Flims Hotel Vorab
25. Mai 2012


Beende eben meinen Hauptgang: Lachs an einer Weissweinkräutersauce, als sie die Stiva Vorab betreten: zwei der vier alten Zürcher, die mich ebenda vor zwei Jahren zu «Noxius» inspiriert haben. Strahlend lassen sie sich zu ihrem Platz im hinteren Teil führen. Zuvorderst, wie immer, Slift-Kummer, für einmal nicht im lindgrünen Anzug, dann das Alter Ego von Erwin Brauchbar. Beide lächeln mich, so scheint es, wissend an und grüssen mich. Schönstes Zürichdeutsch füllt die Stiva Vorab. Für einen kurzen Augenblick entsteht Vertrautheit – Zürcher unter sich – oder doch eher sich erdreistende lebendig gewordene Romanfiguren, die ihrem Schöpfer ins Gesicht lachen?

Slift-Kummer und Brauchbar AOC setzen sich. Einen Moment später folgt der dritte, der bei mir den Part von Peter Genicht erhalten hat, wie immer, wenn ich die Inspiratoren zu meinem Roman sehe, in einem weinroten Pullover gekleidet. Auch er strahlt in die Stiva Vorab, schaut mich zunächst leicht kritisch an, und erwidert danach meinen Gruss noch strahlender als seine beiden Freunde. Ob der vierte der Runde noch kommt, so entnehme ich dem Gespräch mit dem Personal, ist unsicher, vielleicht nach neun Uhr.
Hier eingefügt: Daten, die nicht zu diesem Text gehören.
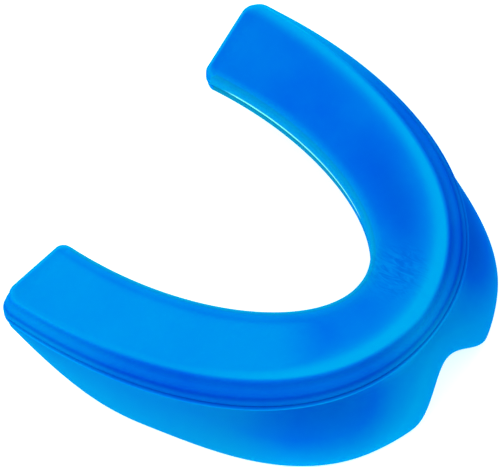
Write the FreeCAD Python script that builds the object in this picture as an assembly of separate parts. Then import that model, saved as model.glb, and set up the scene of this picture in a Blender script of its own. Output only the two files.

Entgegen meines Plots fehlt Innoozenz Ozenfant, bzw. seine Inspirationsquelle. Die Wiedersehensfreude der drei alten Zürcher mit der blonden holländischen Serviertochter ist gross, schnell stellt diese fest, dass immer, wenn die vier alten Zürcher in Flims sind, die Sonne scheinte
«Drei Engel auf Reisen!», sagt Kummer-Slift, «darum ist immer schönes Wetter.»
«Manchmal auch mit einem B voran», ergänzt Erwin Brauchbars alter Ego, der neben Kummer-Slift sitzt. Allgemeines Gelächter füllt die Stiva Vorab.
«Nur zweieinhalb!», wirft das Peter Genicht Original ein. «Die beiden mir gegenüber sind die Engel.» Sie tauschen sich über ihre heutige Anfahrt aus und bestellen, Kummer-Slift Schweinsfilet im Speckmantel, Brauchbar-alter-ego Züri Gschnätzlets, Genicht-Original Cordon Bleu mit Pommes Frites. Kummer-Slift führt die Unterhaltung als Redeführer an. Sie kommen von der Anreise zu ihren Hobbies zu sprechen: Genicht-Original filmt gerne, noch immer analog mit Kassetten. Brauchbars Alter-ego kommt auf seine Pläne zu sprechen. Im Januar werde er wieder nach Kambodscha und Laos fliegen. Ob er keine Angst hätte, entführt zu werden, fragt Kummer-Slift.
«Die sind selber schuld, wenn sie einen wie mich entführen!», lacht Brauchbar-alter-ego.
«Allerdings», denke ich, die Biografien meiner Romanfiguren vor Augen.

Was ich über meine vier Inspiratoren herausgefunden habe: Erwin Brauchbar scheint Lehrer zu sein und hat es mit den Gelenken, bückt er sich, kann nicht mehr aufstehen. Peter Genicht lebt in Brugg und wird senil, er ist in natura sicher zehn Jahre älter als im Buch, Innozenz Ozenfant lebt am See. Und im Gegensatz zum Buch führt Erwin ständig die Diskussion an. Die SVP mag er nicht, aber auch nicht die Idee des bedingungslosen Grundeinkommens, welche linke Kreise lanciert haben. Kummer hat kein Verständnis für die Haltung Deutschlands in der Euro-Schuldenkrise. Erwin Brauchbar freut sich über François Hollande als neu gewählter Präsident Frankreichs und seine Politik, neben dem Sparen auch das Wachstum berücksichtigen zu wollen. Ihr Hauptgesprächsthema bis in die Details ist aber der Ausbau der Zürcher S-Bahn. So falsch konnte ich vor zwei Jahren also nicht gelegen haben, als ich ihre literarischen Pendants zu den Mitgliedern des in Realität nicht existierenden Modellbahnclubs Surselva gemacht hatte.